The saline “elevates the notes of the whiskey, even though the cocktail has a huge mint flavor,” Hoover explains. “The spirit really isn’t muted at all anymore. The saline gives the cocktail a real spirituous backbone.”

Thomas Waugh, bartender/director of bar operations at The Pool Lounge in New York, has been using salt in cocktails and in syrups for years. “In ginger syrups, salt helps make the flavors pop a bit more, while also giving the syrup a texture that’s salty,” he says.

“Using salt can either make something explode flavor-wise, or it can mute flavors you don’t want to mute,” Waugh notes. “Salt and bitterness counteract each other.”

He uses a saline solution of eight parts water to one part sea salt. You need to use quality water and salt, Waugh notes. The Four Seasons offers Vichy water, which already contains minerals and salt. Waugh stores the saline solutions in emptied bitters bottles.

Raw Dill, made with Linie aquavit, Dolin Blanc vermouth, St. Germain elderflower liqueur, saline, dill and salmon roe.

Mixing Saline in Cocktails

Trial and error is key when adding salt to drinks. For instance, Waugh had experimented with salt in his Mango cocktail (made with Japanese whisky, lime, Aperol) to bring out the fruit flavor.

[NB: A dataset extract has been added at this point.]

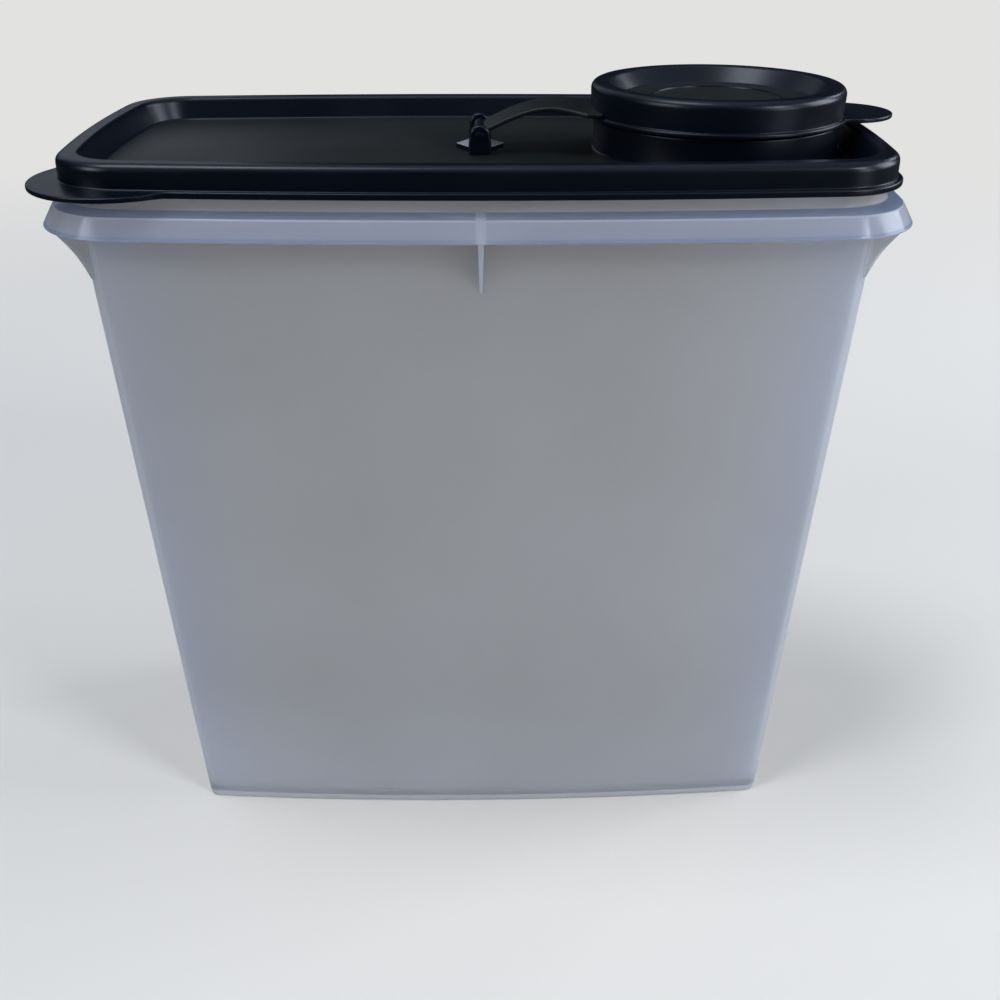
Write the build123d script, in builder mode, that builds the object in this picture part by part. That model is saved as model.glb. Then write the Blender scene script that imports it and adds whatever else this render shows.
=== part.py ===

But the saline had the unintended side effect of reducing the sharpness and acidity he had wanted for the drink.

But in the Pool Lounge’s Jalapeño cocktail, with jalapeño–infused El Tesoro Platinum tequila, Fortaleza reposado tequila, Cocchi Americano, fino sherry, muddled cucumber wheels and two dashes saline solution, the saline highlights the cucumber and fruit flavors that otherwise might dull when mixed with the other ingredients.

The drink Cucumber (pictured atop) combines two dashes of saline with cucumber–infused absinthe, lime juice, cane syrup and muddled baby cucumber wheels. The infusion process takes away a bit of the bite of the cucumber; adding in saline can help bring back more of that cucumber flavor, Waugh explains.

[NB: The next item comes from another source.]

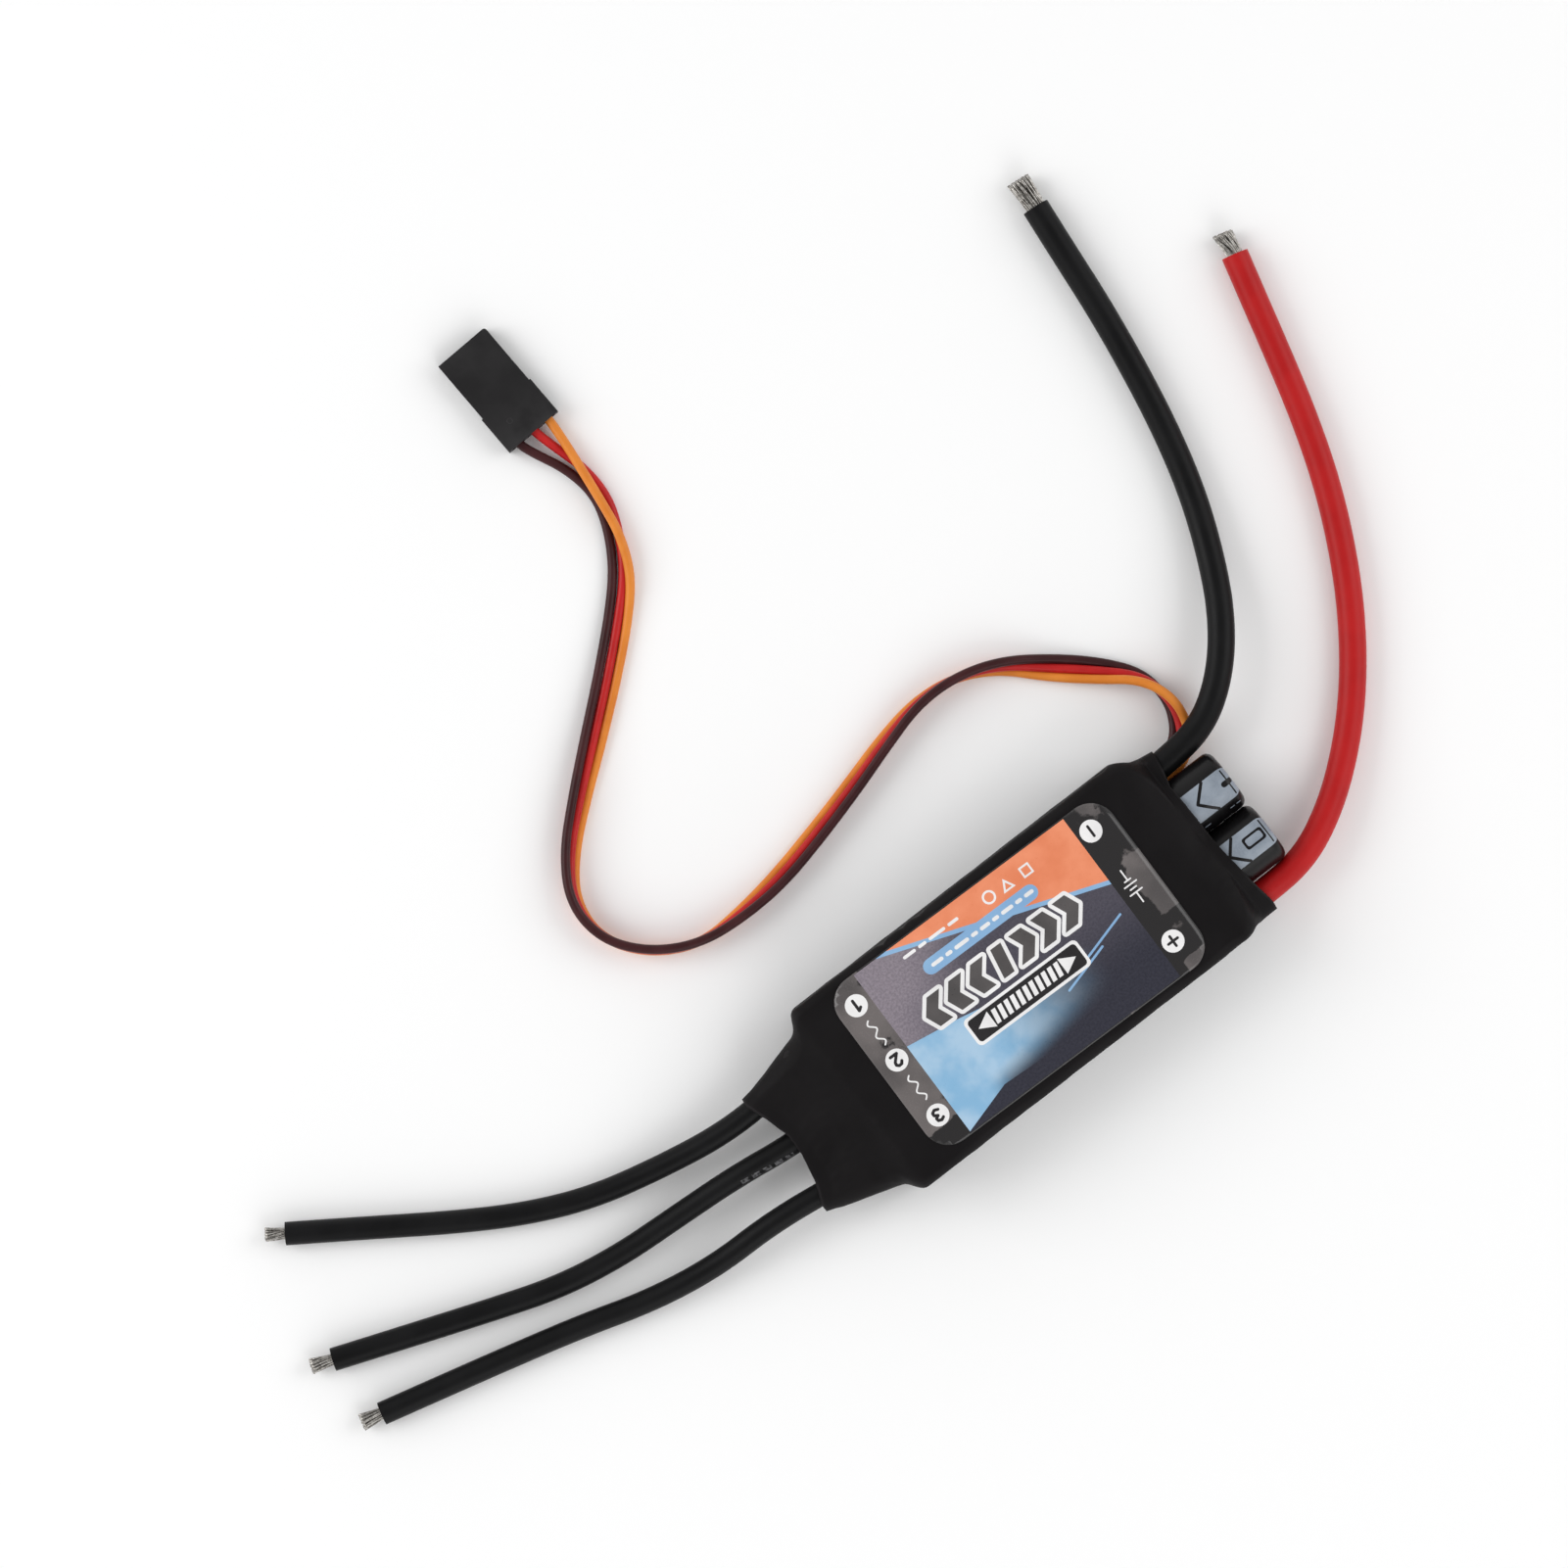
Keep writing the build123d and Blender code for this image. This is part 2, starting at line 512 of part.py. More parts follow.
for name, side in SERVO_SIDES.items():
    socket_plane = plug_section(side, WIRE_IN_PLUG[1] + CRIMP_LENGTH)
    with BuildPart() as contact:
        with BuildSketch(plug_section(side, WIRE_IN_PLUG[1])):
            Circle(CRIMP_DIA / 2)
        extrude(amount=CRIMP_LENGTH)
        with BuildSketch(socket_plane):
            Rectangle(CONTACT_SIDE, CONTACT_SIDE)
        extrude(amount=SOCKET_LENGTH)
        with BuildSketch(socket_plane.offset(CONTACT_FLOOR)):
            Rectangle(CONTACT_HOLE, CONTACT_HOLE)
        extrude(amount=SOCKET_LENGTH, mode=Mode.SUBTRACT)
    save(contact.part, f"servo_contact_{name}")
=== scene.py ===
import json
import math

import bmesh
import bpy
import mathutils
import numpy as np
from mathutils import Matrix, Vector


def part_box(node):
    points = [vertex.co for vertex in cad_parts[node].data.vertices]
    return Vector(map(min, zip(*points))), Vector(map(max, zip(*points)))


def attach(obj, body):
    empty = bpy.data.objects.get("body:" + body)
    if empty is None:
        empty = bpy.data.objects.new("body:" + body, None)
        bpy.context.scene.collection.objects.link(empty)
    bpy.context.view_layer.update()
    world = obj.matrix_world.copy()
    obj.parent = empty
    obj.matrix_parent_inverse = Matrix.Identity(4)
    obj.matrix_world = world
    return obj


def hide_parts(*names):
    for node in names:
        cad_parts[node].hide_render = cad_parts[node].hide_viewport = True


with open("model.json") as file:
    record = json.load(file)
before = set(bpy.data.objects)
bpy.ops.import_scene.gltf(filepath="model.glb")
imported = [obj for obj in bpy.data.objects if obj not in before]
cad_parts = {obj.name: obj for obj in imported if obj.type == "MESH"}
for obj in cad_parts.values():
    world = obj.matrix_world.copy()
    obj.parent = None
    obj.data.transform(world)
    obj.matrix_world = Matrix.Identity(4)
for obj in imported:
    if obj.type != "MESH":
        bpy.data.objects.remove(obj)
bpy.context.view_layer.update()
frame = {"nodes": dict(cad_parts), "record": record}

MM = 0.001
scene = bpy.context.scene


# ======== camera and studio
VIEW_CENTRE = (-7.9 * MM, 37.1 * MM)    # what the camera looks straight down at
VIEW_WIDTH = 197.65 * MM
VIEW_TURN = math.radians(-37.74)        # the body lies askew in the picture
CAMERA_HEIGHT = 0.9
SENSOR = 36.0
FOCUS_HEIGHT = 6 * MM                   # the level at which the view is VIEW_WIDTH wide
LIGHT_DISTANCE = 0.9
LIGHT_SIZE = 0.6
LIGHTS = {                              # each light's direction from the view's middle, and its power
    "key": ((-0.9, 0.9, 0.9), 3.6),
    "fill": ((1.0, -0.4, 0.8), 2.2),
    "rim": ((-0.2, -1.1, 0.8), 1.7),
}
HORIZON_LIGHT = 1.0
ZENITH_LIGHT = 0.45
DIMMEST_FROM = 0.9                      # the share of full height from which it is dimmest
FLOOR_SIZE = 4


def placed(name, data):
    """A new object in the scene."""
    made = bpy.data.objects.new(name, data)
    scene.collection.objects.link(made)
    return made


def make_camera():
    data = bpy.data.cameras.new("camera")
    data.sensor_width = SENSOR
    data.lens = SENSOR * (CAMERA_HEIGHT - FOCUS_HEIGHT) / VIEW_WIDTH
    data.clip_start = 0.01
    scene.camera = placed("camera", data)
    scene.camera.location = (*VIEW_CENTRE, CAMERA_HEIGHT)
    scene.camera.rotation_euler = (0, 0, VIEW_TURN)


def make_light(name, direction, power):
    """A square softbox that faces the middle of the object from a direction."""
    data = bpy.data.lights.new(name, "AREA")
    data.shape = "SQUARE"
    data.size = LIGHT_SIZE
    data.energy = power
    light = placed(name, data)
    away = Vector(direction).normalized()
    light.location = Vector((*VIEW_CENTRE, 0)) + away * LIGHT_DISTANCE
    light.rotation_euler = away.to_track_quat("Z", "Y").to_euler()


def make_world():
    """Surroundings that are bright near the floor and dim overhead."""
    scene.world = bpy.data.worlds.new("studio")
    nodes = Nodes(scene.world)
    direction = nodes.add("ShaderNodeSeparateXYZ", {0: nodes.places["Generated"]})
    strength = nodes.ramp(direction.outputs["Z"], 0, DIMMEST_FROM, HORIZON_LIGHT, ZENITH_LIGHT)
    nodes.put(nodes.tree.nodes["Background"], {"Color": (1, 1, 1, 1), "Strength": strength})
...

The saline also subdued the sharp boozy edges of the absinthe. Waugh says that in general, absinthe and salt make an excellent combination. “Salt can really bring out the herbaceous quality of absinthe,” he says.

Another plus: Saline is an inexpensive addition to any back bar. “You always want to make sure you’re being savvy about the money you spend,” Hoover says.

“We used to say that bitters were the salt and pepper of the cocktail,” she notes. “Now you can actually have salt and pepper on your backbar, while adding more colors to the palate.”

Kyle Swartz is managing editor of Cheers magazine. Reach him at kswartz@epgmediallc.com or on Twitter @kswartzz. Read his recent piece 7 Whiskey Trends in 2018.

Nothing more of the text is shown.